Which lines below fall between the one containing "const upperFlap = new THREE.Group();" and the one containing "from mathutils import Matrix, Vector"? Repeat them exactly, counting both of those lines, and add nothing else.
* start Dataset rows *
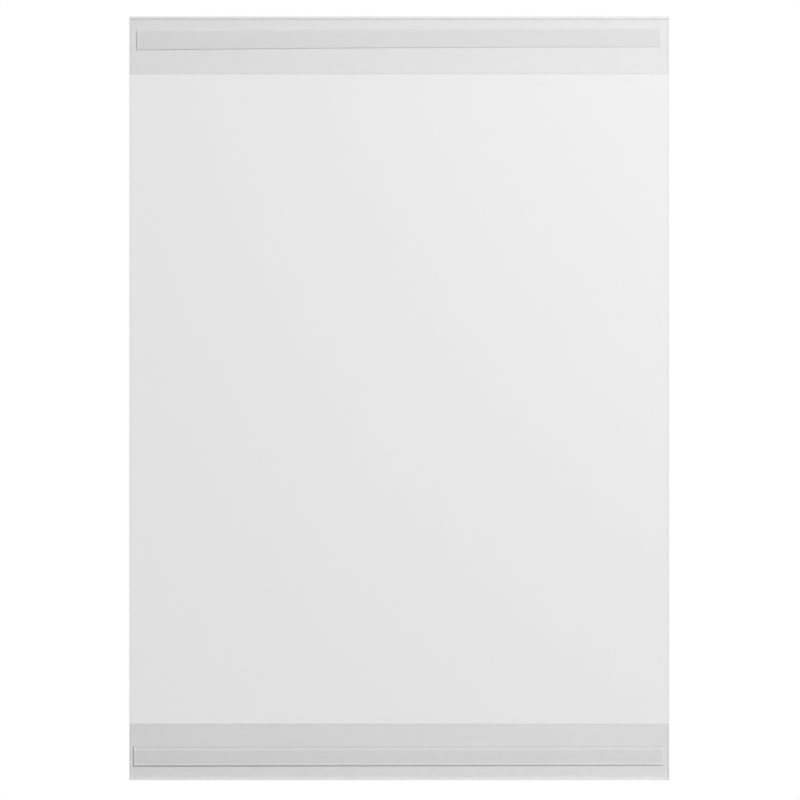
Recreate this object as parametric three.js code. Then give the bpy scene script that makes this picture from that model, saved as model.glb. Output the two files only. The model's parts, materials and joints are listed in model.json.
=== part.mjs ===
// A self-adhesive pocket for one printed sheet, to hang on a wall, a door or a window.
// One matt film forms the front and is folded back at the top and at the bottom into two flaps.
// A strip of double-sided tape with a release liner lies on the back of each flap.
// Lengths are millimetres and angles are degrees. +Z is up and the front faces -Y.
// The origin is in the middle of the wall plane, the plane in which both tapes bond (y = 0).

import * as THREE from 'three';

// The sheet that the pocket holds
const sheetWidth = 210;
const sheetHeight = 297;

// Free room around the sheet inside the pocket
const sideClearance = 2;
const endClearance = 2.8;

// Film
const filmThickness = 0.2;
const foldOuterRadius = 1;
const filmCornerRadius = 0.5;

// Flaps, measured from the outside of the fold to the free edge
const upperFlapDepth = 23;
const lowerFlapDepth = 22.5;

// Adhesive tape and its liner
const tapeWidth = 6.5;
const tapeThickness = 0.2;
const tapeCornerRadius = 0.3;
const linerThickness = 0.1;
const linerOverhang = 0.5;
const linerCornerRadius = 0.6;

// Steps in the faceted curves
const foldSegments = 8;
const cornerSegments = 4;
const bowSegments = 16;

// How each strip was laid: the distance from the outside of the fold to the middle of the strip, the bare
// film past the liner at the left and at the right, the slope up to the right, and the upward bow
const upperStrip = {
  distanceFromFold: 8.9,
  leftInset: 2.8,
  rightInset: 3.3,
  slope: 0.35,
  bow: 0.3,
};
const lowerStrip = {
  distanceFromFold: 9.5,
  leftInset: 1.5,
  rightInset: 2.7,
  slope: 0.1,
  bow: 0,
};

// Sizes that follow from these
const pocketWidth = sheetWidth + 2 * sideClearance;
const pocketHeight = sheetHeight + 2 * (endClearance + filmThickness);
const foldInnerRadius = foldOuterRadius - filmThickness;
const foldCentreY = -tapeThickness - foldOuterRadius;
const foldCentreZ = pocketHeight / 2 - foldOuterRadius;
const frontFaceY = foldCentreY - foldOuterRadius;
const flapRearY = foldCentreY + foldOuterRadius;
const linerWidth = tapeWidth + 2 * linerOverhang;

// Directions along Z of the two ends of the pocket
const up = 1;
const down = -1;

const film = new THREE.MeshStandardMaterial({
  color: 0xe6e8e7,
  roughness: 0.5,
  metalness: 0,
  transparent: true,
  opacity: 0.4,
});
const adhesive = new THREE.MeshStandardMaterial({
  color: 0xd9dbda,
  roughness: 0.3,
  metalness: 0,
  transparent: true,
  opacity: 0.6,
});
const liner = new THREE.MeshStandardMaterial({
  color: 0xe9ebeb,
  roughness: 0.2,
  metalness: 0,
  transparent: true,
  opacity: 0.4,
});

function named(name, geometry, material) {
  const mesh = new THREE.Mesh(geometry, material);
  mesh.name = name;
  return mesh;
}

// A plate cut from a thin sheet: the outline's x and y lie along X and Z, and its rear face is at rearY
function plate(outline, thickness, rearY) {
  const geometry = new THREE.ExtrudeGeometry(outline, {
    depth: thickness,
    bevelEnabled: false,
    curveSegments: cornerSegments,
  });
  geometry.rotateX(Math.PI / 2);
  geometry.translate(0, rearY, 0);
  return geometry;
}

function frontPanel() {
  const geometry = new THREE.BoxGeometry(pocketWidth, filmThickness, 2 * foldCentreZ);
  geometry.translate(0, frontFaceY + filmThickness / 2, 0);
  return named('front_panel', geometry, film);
}

// Half of a fold, a quarter of a turn from the crest to the flat film.
// side is -1 for the half in front of the crest and 1 for the half behind it.
function foldHalf(name, side, end) {
  const arcPoint = (radius, step) => {
    const angle = (step / foldSegments) * (Math.PI / 2);
    return new THREE.Vector2(side * radius * Math.sin(angle), end * radius * Math.cos(angle));
  };
  const points = [];
  for (let step = 0; step <= foldSegments; step += 1) {
    points.push(arcPoint(foldOuterRadius, step));
  }
  for (let step = foldSegments; step >= 0; step -= 1) {
    points.push(arcPoint(foldInnerRadius, step));
  }
  const section = new THREE.Shape(points);
  const geometry = new THREE.ExtrudeGeometry(section, { depth: pocketWidth, bevelEnabled: false });
  // The section's x and y become Y and Z, and the extrusion runs along X
  const turn = new THREE.Matrix4().makeBasis(
    new THREE.Vector3(0, 1, 0),
    new THREE.Vector3(0, 0, 1),
    new THREE.Vector3(1, 0, 0),
  );
  geometry.applyMatrix4(turn);
  geometry.translate(-pocketWidth / 2, foldCentreY, end * foldCentreZ);
  return named(name, geometry, film);
}

// The flat part of a flap, square where it leaves the fold and with rounded free corners
function flap(name, depth, end) {
  const half = pocketWidth / 2;
  const root = end * foldCentreZ;
  const tip = end * (pocketHeight / 2 - depth);
  const round = end * filmCornerRadius;
  const outline = new THREE.Shape();
  outline.moveTo(-half, root);
  outline.lineTo(-half, tip + round);
  outline.quadraticCurveTo(-half, tip, -half + filmCornerRadius, tip);
  outline.lineTo(half - filmCornerRadius, tip);
  outline.quadraticCurveTo(half, tip, half, tip + round);
  outline.lineTo(half, root);
  outline.closePath();
  return named(name, plate(outline, filmThickness, flapRearY), film);
}

// A long strip with rounded corners whose long edges bow upwards
function stripOutline(length, width, cornerRadius, bow) {
  const halfLength = length / 2;
  const halfWidth = width / 2;
  const inner = halfLength - cornerRadius;
  const outline = new THREE.Shape();
  outline.moveTo(-inner, -halfWidth);
  for (let step = 1; step <= bowSegments; step += 1) {
    const along = -inner + (2 * inner * step) / bowSegments;
    outline.lineTo(along, -halfWidth + bow * (1 - (along / inner) ** 2));
  }
  outline.quadraticCurveTo(halfLength, -halfWidth, halfLength, -halfWidth + cornerRadius);
  outline.lineTo(halfLength, halfWidth - cornerRadius);
  outline.quadraticCurveTo(halfLength, halfWidth, inner, halfWidth);
  for (let step = 1; step <= bowSegments; step += 1) {
    const along = inner - (2 * inner * step) / bowSegments;
    outline.lineTo(along, halfWidth + bow * (1 - (along / inner) ** 2));
  }
  outline.quadraticCurveTo(-halfLength, halfWidth, -halfLength, halfWidth - cornerRadius);
  outline.lineTo(-halfLength, -halfWidth + cornerRadius);
  outline.quadraticCurveTo(-halfLength, -halfWidth, -inner, -halfWidth);
  return outline;
}

// A tape and its liner, laid together on the back of a flap
function adhesiveStrip(prefix, lay, end) {
  const linerLength = pocketWidth - lay.leftInset - lay.rightInset;
  const tapeLength = linerLength - 2 * linerOverhang;
  const tapeOutline = stripOutline(tapeLength, tapeWidth, tapeCornerRadius, lay.bow);
  const linerOutline = stripOutline(linerLength, linerWidth, linerCornerRadius, lay.bow);
  const strip = new THREE.Group();
  strip.add(
    named(`${prefix}_adhesive_strip`, plate(tapeOutline, tapeThickness, 0), adhesive),
    named(`${prefix}_release_liner`, plate(linerOutline, linerThickness, linerThickness), liner),
  );
  strip.position.set(
    (lay.leftInset - lay.rightInset) / 2,
    0,
    end * (pocketHeight / 2 - lay.distanceFromFold),
  );
  strip.rotation.y = -THREE.MathUtils.degToRad(lay.slope);
  return strip;
}

const pocket = new THREE.Group();
pocket.name = 'document_pocket';

pocket.add(
  frontPanel(),
  foldHalf('upper_fold_front', -1, up),
  foldHalf('lower_fold_front', -1, down),
);

const upperFlap = new THREE.Group();
upperFlap.add(
  foldHalf('upper_fold_rear', 1, up),
  flap('upper_flap', upperFlapDepth, up),
  adhesiveStrip('upper', upperStrip, up),
);

const lowerFlap = new THREE.Group();
lowerFlap.add(
  foldHalf('lower_fold_rear', 1, down),
  flap('lower_flap', lowerFlapDepth, down),
  adhesiveStrip('lower', lowerStrip, down),
);

pocket.add(upperFlap, lowerFlap);

export default pocket;
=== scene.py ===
# %% [markdown]
# # A self-adhesive document pocket, dressed for its picture
# The real pocket is one sheet of matt see-through film. It is folded back at the top and at the bottom into
# two narrow flaps, and a strip of double-sided tape with a release liner lies on the back of each flap.
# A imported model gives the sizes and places, and this lesson makes the fine surfaces that stand in for it.

import json
import math

import bmesh
import bpy
from mathutils import Matrix, Vector


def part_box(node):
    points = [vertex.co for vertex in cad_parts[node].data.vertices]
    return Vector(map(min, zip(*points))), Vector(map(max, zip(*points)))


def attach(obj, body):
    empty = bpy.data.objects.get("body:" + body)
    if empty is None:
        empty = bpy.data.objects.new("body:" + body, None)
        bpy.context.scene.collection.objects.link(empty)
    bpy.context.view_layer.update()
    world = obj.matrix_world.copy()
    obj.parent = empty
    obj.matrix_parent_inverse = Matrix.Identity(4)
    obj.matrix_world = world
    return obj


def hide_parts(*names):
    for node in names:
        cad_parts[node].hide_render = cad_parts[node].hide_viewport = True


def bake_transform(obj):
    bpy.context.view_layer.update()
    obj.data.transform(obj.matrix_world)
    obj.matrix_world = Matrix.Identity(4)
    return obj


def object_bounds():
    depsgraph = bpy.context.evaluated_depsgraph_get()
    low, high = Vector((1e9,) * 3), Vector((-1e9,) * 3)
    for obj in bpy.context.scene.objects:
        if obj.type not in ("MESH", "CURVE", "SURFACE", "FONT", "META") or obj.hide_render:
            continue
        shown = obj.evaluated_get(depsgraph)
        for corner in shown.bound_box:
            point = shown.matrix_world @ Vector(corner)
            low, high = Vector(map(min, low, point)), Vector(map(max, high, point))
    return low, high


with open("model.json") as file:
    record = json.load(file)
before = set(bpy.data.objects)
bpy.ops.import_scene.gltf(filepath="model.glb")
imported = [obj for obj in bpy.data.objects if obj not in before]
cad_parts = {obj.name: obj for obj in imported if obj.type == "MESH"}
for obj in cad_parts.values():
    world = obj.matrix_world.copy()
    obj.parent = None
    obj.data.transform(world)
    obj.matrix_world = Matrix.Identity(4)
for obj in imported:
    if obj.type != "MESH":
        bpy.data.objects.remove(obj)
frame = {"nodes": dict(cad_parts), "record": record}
cad_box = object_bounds()
print("Packed pieces:", sorted(frame["nodes"]))

# %% [markdown]
# Blender counts in metres, and paper goods are made in millimetres. One name for a millimetre keeps every
# size below readable. Colours are picked as sRGB hex values, as a paint program shows them, but shaders add
# up light, so one function turns them to linear values first.

# %% Units and colours
MM = 0.001


def linear_colour(hex_value):
    """The linear RGBA of an sRGB colour such as "#D8DAD9"."""
    parts = [int(hex_value[i:i + 2], 16) / 255 for i in (1, 3, 5)]
    linear = [c / 12.92 if c <= 0.04045 else ((c + 0.055) / 1.055) ** 2.4 for c in parts]
    return (*linear, 1.0)


# %% [markdown]
# A material is a small graph of nodes. One helper adds a node, sets its sockets and its settings, and links
# it to the nodes before it. A value that is a socket becomes a link, and any other value is set as it is.

# %% A helper for nodes
def add_node(tree, kind, inputs=None, **settings):
    """Adds a node. inputs maps a socket's name or number to a value or to another node's output socket."""
    node = tree.nodes.new(kind)
    for name, value in settings.items():
        setattr(node, name, value)
    for socket, value in (inputs or {}).items():
        if isinstance(value, bpy.types.NodeSocket):
            tree.links.new(value, node.inputs[socket])
        else:
            node.inputs[socket].default_value = value
    return node


def new_material(name):
    """An empty material with its node tree."""
    material = bpy.data.materials.new(name)
    material.use_nodes = True
    tree = material.node_tree
    tree.nodes.clear()
    return material, tree


# %% [markdown]
# The camera comes first, because it says how large a millimetre is in the picture. The photograph is taken
# straight on, with no visible perspective, so a long lens stands far away. The object's centre lies a little
# up and left of the picture's, and the camera is moved by the same amount the other way.

# %% Camera
PICTURE_SIZE = 800
MM_PER_PIXEL = 0.3966
OBJECT_CENTRE_PIXEL = (399.3, 398.4)
LENS = 200
SENSOR = 36

picture_width = PICTURE_SIZE * MM_PER_PIXEL * MM
camera_distance = picture_width * LENS / SENSOR
camera_right = (PICTURE_SIZE / 2 - OBJECT_CENTRE_PIXEL[0]) * MM_PER_PIXEL * MM
camera_up = (OBJECT_CENTRE_PIXEL[1] - PICTURE_SIZE / 2) * MM_PER_PIXEL * MM
object_middle = (cad_box[0] + cad_box[1]) / 2

camera_data = bpy.data.cameras.new("photo_camera")
camera_data.lens = LENS
camera_data.sensor_width = SENSOR
camera = bpy.data.objects.new("photo_camera", camera_data)
camera.location = object_middle + Vector((camera_right, -camera_distance, camera_up))
camera.rotation_euler = (math.radians(90), 0, 0)
bpy.context.scene.collection.objects.link(camera)
bpy.context.scene.camera = camera
print(f"Camera {camera_distance:.3f} m away, {MM_PER_PIXEL} mm to a pixel")

# %% [markdown]
# No real surface has one even colour. Each material of the pocket starts from a colour and a noise texture
# that makes it a little lighter and darker from place to place. Light and shade are also painted into the
# colour: beside the folds, the cut sides and the strips, over each flap and from end to end of each tape.
# All of that comes from a number stored at each point of the mesh, the tone, which darkens the colour below
# 1 and lightens it above 1.

# %% A mottled colour
PAINTED_TONE = "painted_light_and_shade"


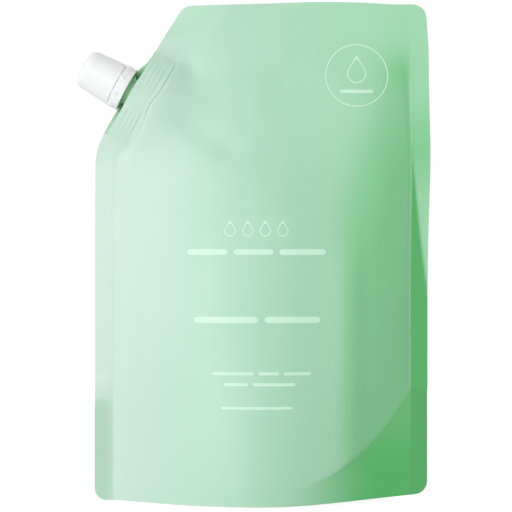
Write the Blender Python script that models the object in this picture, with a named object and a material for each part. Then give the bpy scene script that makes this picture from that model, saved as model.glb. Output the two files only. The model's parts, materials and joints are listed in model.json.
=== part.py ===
* end Dataset rows *
> Exercise answer:
const upperFlap = new THREE.Group();
upperFlap.add(
  foldHalf('upper_fold_rear', 1, up),
  flap('upper_flap', upperFlapDepth, up),
  adhesiveStrip('upper', upperStrip, up),
);

const lowerFlap = new THREE.Group();
lowerFlap.add(
  foldHalf('lower_fold_rear', 1, down),
  flap('lower_flap', lowerFlapDepth, down),
  adhesiveStrip('lower', lowerStrip, down),
);

pocket.add(upperFlap, lowerFlap);

export default pocket;
=== scene.py ===
# %% [markdown]
# # A self-adhesive document pocket, dressed for its picture
# The real pocket is one sheet of matt see-through film. It is folded back at the top and at the bottom into
# two narrow flaps, and a strip of double-sided tape with a release liner lies on the back of each flap.
# A imported model gives the sizes and places, and this lesson makes the fine surfaces that stand in for it.

import json
import math

import bmesh
import bpy
from mathutils import Matrix, Vector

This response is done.